Se la produzione letteraria dell’Ottocento è attraversata dall’ansia del vero (parola chiave, tanto per addurre qualche esempio, in Manzoni, in Leopardi, in Verga), nel Novecento tutti i lanternoni sono spenti, per dirla con Pirandello, e l’uomo rimane con il suo lanternino, girando nel buio come una lucciola. Con altra immagine potremmo affermare che la realtà è come se fosse vista da uno specchio in frantumi che riflettesse tante immagini differenti e deformate.

Così accade, ad esempio, nell’opera teatrale pirandelliana Così è se vi pare. In un paesino sono da poco giunti il signor Ponza con la moglie e la suocera di lui, la signora Frola. Questa afferma di essere la madre della moglie di Ponza e che il genero, geloso, non le permette di vedere la figlia. Per Ponza, invece, la sua prima moglie era la figlia della signora Frola, ma quando morì, lui si risposò e la mamma impazzì, credendo di vedere sempre nella nuova moglie sua figlia.  Il lettore e lo spettatore non verranno mai a sapere quale sia la verità, neppure alla fine dell’opera quando suocera e genero sono convocati davanti al prefetto perché si possa conoscere la verità. Con lo sconcerto di tutti la signora Ponza affermerà: «Per me, io sono colei che mi si crede». Il relativismo gnoseologico, ovvero l’impossibilità di conoscere quale sia la verità, lascia l’uomo solo in mezzo al buio caotico dell’esistenza. Non è possibile farsi vera compagnia se non si distinguono la strada  e la meta. 
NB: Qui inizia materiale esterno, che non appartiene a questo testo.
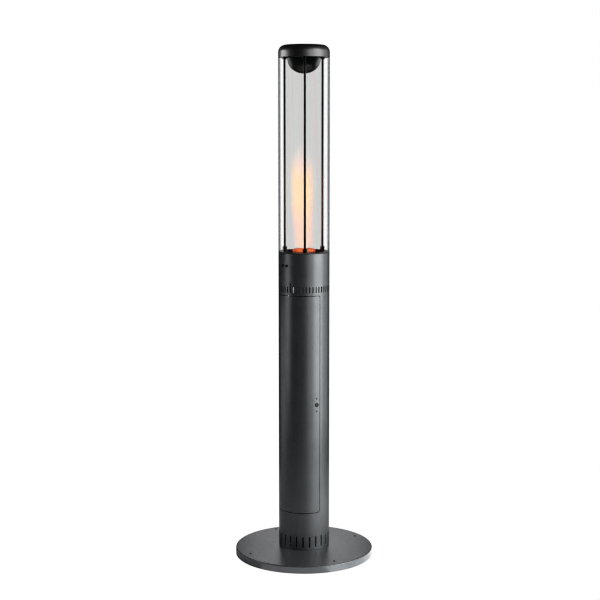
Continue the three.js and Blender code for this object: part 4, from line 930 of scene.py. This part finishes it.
# ------------------------------------------------------------------ room, lights and camera
world = bpy.data.worlds.new("studio")
scene.world = world
world.use_nodes = True
wt = world.node_tree
wt.nodes.clear()
path = wt.nodes.new("ShaderNodeLightPath")
seen, dim, soft_ = (wt.nodes.new("ShaderNodeBackground") for _ in range(3))
seen.inputs["Color"].default_value, seen.inputs["Strength"].default_value = (1, 1, 1, 1), 1.0
dim.inputs["Color"].default_value, dim.inputs["Strength"].default_value = (0.9, 0.95, 1.0, 1), 0.02
soft_.inputs["Color"].default_value, soft_.inputs["Strength"].default_value = (0.96, 0.98, 1.0, 1), 0.09
m1, m2 = wt.nodes.new("ShaderNodeMixShader"), wt.nodes.new("ShaderNodeMixShader")
wt.links.new(path.outputs["Is Glossy Ray"], m1.inputs["Fac"])
wt.links.new(soft_.outputs[0], m1.inputs[1])
wt.links.new(dim.outputs[0], m1.inputs[2])
wt.links.new(path.outputs["Is Camera Ray"], m2.inputs["Fac"])
wt.links.new(m1.outputs[0], m2.inputs[1])
wt.links.new(seen.outputs[0], m2.inputs[2])
outw = wt.nodes.new("ShaderNodeOutputWorld")
wt.links.new(m2.outputs[0], outw.inputs["Surface"])


def floor_material(name, glow):
    m, nt, p = nodes_of(name)
    v = coordinates(nt)
    nt.links.new(ramp(nt, noise_of(nt, v, 3.0, 3.0), [(0.3, (0.48, 0.48, 0.48)), (0.7, (0.52, 0.52, 0.52))]), p.inputs["Base Color"])
    p.inputs["Roughness"].default_value = 0.9
    p.inputs["Specular IOR Level"].default_value = 0.0
    p.inputs["Emission Color"].default_value = (1, 1, 1, 1)
    p.inputs["Emission Strength"].default_value = glow
    pale, path_, both = nt.nodes.new("ShaderNodeEmission"), nt.nodes.new("ShaderNodeLightPath"), nt.nodes.new("ShaderNodeMixShader")
    pale.inputs["Strength"].default_value = 1.0
    nt.links.new(path_.outputs["Is Camera Ray"], both.inputs["Fac"])
    nt.links.new(p.outputs["BSDF"], both.inputs[1])
    nt.links.new(pale.outputs["Emission"], both.inputs[2])
    nt.links.new(both.outputs["Shader"], nt.nodes["Material Output"].inputs["Surface"])
    m.cycles.emission_sampling = "NONE"
    return m


def flat_ring(name, r0, r1, material, segs=128):
    bm = bmesh.new()
    inner = [bm.verts.new((r0 * math.cos(2 * math.pi * k / segs), r0 * math.sin(2 * math.pi * k / segs), 0)) for k in range(segs)] if r0 else None
    outer = [bm.verts.new((r1 * math.cos(2 * math.pi * k / segs), r1 * math.sin(2 * math.pi * k / segs), 0)) for k in range(segs)]
    if inner is None:
        bm.faces.new(outer)
    else:
        for k in range(segs):
            j = (k + 1) % segs
            bm.faces.new((inner[k], outer[k], outer[j], inner[j]))
    me = bpy.data.meshes.new(name)
    bm.to_mesh(me)
    bm.free()
    me.materials.append(material)
    o = bpy.data.objects.new(name, me)
    scene.collection.objects.link(o)
    return o


floor_mat = floor_material("pale_floor", 0.07)
near = flat_ring("floor_near", 0, 1.5, floor_mat)
far = flat_ring("floor_far", 1.5, 80.0, floor_mat)
far.visible_glossy = False


def softbox(name, az, distance, z, width, height, strength, aim_z=None, only=None, without=None, colour=(1, 1, 1)):
    """A rectangular light whose face has the stated radiance, aimed at the object's axis."""
    l = bpy.data.lights.new(name, "AREA")
    l.shape, l.size, l.size_y = "RECTANGLE", width, height
    l.energy = strength * math.pi * width * height
    l.color = colour
    o = bpy.data.objects.new(name, l)
    scene.collection.objects.link(o)
    o.location = out(az) * distance + Vector((0, 0, z))
    o.rotation_mode = "QUATERNION"
    o.rotation_quaternion = (Vector((0, 0, z if aim_z is None else aim_z)) - o.location).to_track_quat("-Z", "Y")
    o.visible_camera = False
    if only or without:
        c = bpy.data.collections.new(name + "_light")
        for x in only or without:
            c.objects.link(x)
        o.light_linking.receiver_collection = c
        if without:
            for e in c.collection_objects:
                e.light_linking.link_state = "EXCLUDE"
    return o


clear_things = [glass]
inner_things = [o for o in bpy.data.objects if o.name.startswith(("deflector_dome", "tie_rod_bar"))]
rod_things = [o for o in bpy.data.objects if o.name.startswith("tie_rod_bar")]
base_things = [o for o in bpy.data.objects if o.name.startswith(("base_cover_skin", "base_screw_head"))]
inside_things = [o for o in bpy.data.objects if o.name.startswith(("gas_", "flame_lever_blade", "burner_pipe", "mixer_tube", "piezo", "tilt_switch", "spark", "flame_probe", "divider", "valve_bracket", "burner_deck", "safety_button", "igniter_button", "head_plate", "dome_nut", "rod_nut"))]
dark_things = clear_things + inner_things + inside_things
cap_things = [o for o in bpy.data.objects if o.name.startswith("cap_")]
softbox("key_right", 68, 1.9, 1.5, 1.65, 2.7, 5.2, without=dark_things)
softbox("key_wing_front", 30, 2.0, 1.5, 0.95, 2.8, 1.3, without=dark_things)
softbox("key_wing_back", 110, 2.0, 1.5, 0.95, 2.8, 1.3, without=dark_things)
softbox("cap_front", 30, 2.0, 2.5, 0.8, 0.9, 2.2, aim_z=2.2, only=cap_things)
softbox("cap_right", 62, 2.0, 3.0, 1.3, 0.9, 5.0, aim_z=2.2, only=cap_things)
softbox("cap_left", -100, 2.0, 2.15, 1.2, 0.9, 7.0, aim_z=2.2, only=cap_things)
softbox("fill_left", -77, 2.0, 1.4, 0.8, 2.0, 1.5, without=dark_things + cap_things)
softbox("fill_left_low", -106, 2.0, 0.42, 1.3, 0.84, 0.62, without=dark_things + cap_things)


def lie_flat(light, az):
    """Turns a softbox so that it lies over the floor and shines down on it."""
    light.rotation_quaternion = Matrix(((side(az).x, -out(az).x, 0), (side(az).y, -out(az).y, 0), (0, 0, 1))).to_quaternion()


def glow_patch(name, az, distance, size, strength, only):
    """A round patch of lit floor, as the base's rim sees it."""
    o = softbox(name, az, distance, 0.0015, size, size, strength, only=only)
    o.data.shape = "DISK"
    o.rotation_quaternion = Vector((0, 0, 1)).to_track_quat("-Z", "Y")


lie_flat(softbox("key_floor", 68, 1.4, 0.012, 1.3, 1.8, 3.1, without=dark_things + base_things), 68)
glow_patch("rim_front", 0, 0.70, 1.0, 0.5, base_things)
glow_patch("rim_right", 75, 0.62, 1.0, 1.7, base_things)
softbox("base_back", 180, 2.4, 1.15, 0.92, 1.5, 1.22, aim_z=0.1, only=base_things)
softbox("glass_strip_right", 120, 1.6, 1.72, 0.9, 2.4, 1.1, only=clear_things)
softbox("glass_strip_left", -120, 1.6, 1.72, 0.9, 2.4, 1.1, only=clear_things)
softbox("edge_strip_right", 128, 1.6, 2.25, 1.0, 1.8, 3.0, only=inner_things)
softbox("edge_strip_left", -128, 1.6, 2.25, 1.0, 1.8, 2.1, only=inner_things)
bracket_things = [o for o in bpy.data.objects if o.name == "valve_bracket"]
softbox("bracket_left", -50, 1.2, 1.35, 0.5, 1.0, 1.4, aim_z=1.18, only=bracket_things)
softbox("bracket_right", 53, 1.2, 1.35, 0.5, 1.0, 1.4, aim_z=1.18, only=bracket_things)


def ember(name, location, radius, power, colour, only):
    """A small round light that stands for glowing gas or for light between inner parts."""
    l = bpy.data.lights.new(name, "POINT")
    l.shadow_soft_size, l.energy, l.color = radius, power, colour
    o = bpy.data.objects.new(name, l)
    scene.collection.objects.link(o)
    o.location = location
    o.visible_camera = False
    c = bpy.data.collections.new(name + "_light")
    for x in only:
        c.objects.link(x)
    o.light_linking.receiver_collection = c
    return o


for k, z in enumerate((1.44, 1.54, 1.63)):
    ember(f"flame_light_{k + 1}", (-0.004, 0, z), 0.040, 0.9, (1.0, 0.30, 0.22), rod_things)

cam = bpy.data.cameras.new("camera")
cam.lens, cam.sensor_width = 80.247, 36.0
cam_o = bpy.data.objects.new("camera", cam)
scene.collection.objects.link(cam_o)
cam_o.location = (0, -5.7344, 1.8484)
cam_o.rotation_euler = (math.radians(90 - 7.1973), math.radians(0.03), math.radians(0.1690))
cam.clip_start, cam.clip_end = 0.05, 200
scene.camera = cam_o
scene.view_settings.view_transform = "Standard"
scene.cycles.transparent_max_bounces = 48
scene.cycles.filter_width = 1.2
Il romanziere Alberto Moravia (1907-1990), invece, presenta la realtà come inadeguata e insufficiente. Quando si elimina il Mistero, niente sembra valere la considerazione dell’uomo. Così si vede, ad esempio, nel romanzo La noia in cui un pittore di nome Dino si lega sentimentalmente alla giovane Cecilia. Il rapporto tra i due si traduce in un rapporto concepito esclusivamente dal punto di vista sessuale, senza alcuna condivisione affettiva, intellettuale ed esistenziale. Dino non riesce a creare alcun legame con la sua compagna. Per quanto lui si ricorda, ha sempre sofferto di noia. Questa non è, però, da intendersi come il contrario del divertimento e della distrazione.

Per Leopardi la noia è il sentimento più sublime che possa provare l’essere umano, riempie gli spazi che sono liberi dal piacere e dal dolore, è il desiderio della felicità allo stato puro, ovvero è rendersi conto che il nostro cuore desidera l’infinito e non può che essere soddisfatto che da esso. Insomma il Recanatese attribuisce al sentimento della noia un significato altamente positivo. Per Dino, invece, «la noia […] è propriamente una specie di insufficienza o inadeguatezza o scarsità  della realtà. Per adoperare una metafora, la realtà […] ha sempre fatto l’effetto sconcertante che fa una coperta troppo corta, ad un dormiente, in una notte d’inverno […]. Oppure la […] noia rassomiglia a un’interruzione frequente e misteriosa della corrente elettrica: un momento tutto è chiaro ed evidente […], un momento dopo non c’è più che buio e vuoto. Oppure, terzo paragone, la […] noia potrebbe  essere definita una malattia degli oggetti, consistente in un avvizzimento o perdita di vitalità quasi repentina».

Per Dino la realtà è assurda, perché è incapace di persuaderci della sua reale esistenza. La noia «non è che incomunicabilità», impossibilità a creare un legame con le persone e con le cose. Il pittore comprende che «la noia è impossibilità pratica a stare» con se stesso, la sola persona al mondo di cui non ci si può disfare in alcun modo. Il sesso è l’unico tentativo di Dino di comunicare, mentre sua madre comunica con lui solo con il denaro, che è il suo credo, assieme  alla «forma, la quale tra l’altro» impone «di essere praticante e, comunque, di rispettare le cose della religione». Dino è cresciuto, così, da una madre che non crede in niente.

L’educazione che ha accompagnato Dino in famiglia sembra essere paradigmatica della situazione familiare contemporanea: benessere economico, status sociale, svuotamento della tradizione religiosa, perbenismo non possono sostenere la crescita di un figlio che si trova, ben presto, in una «terra  desolata».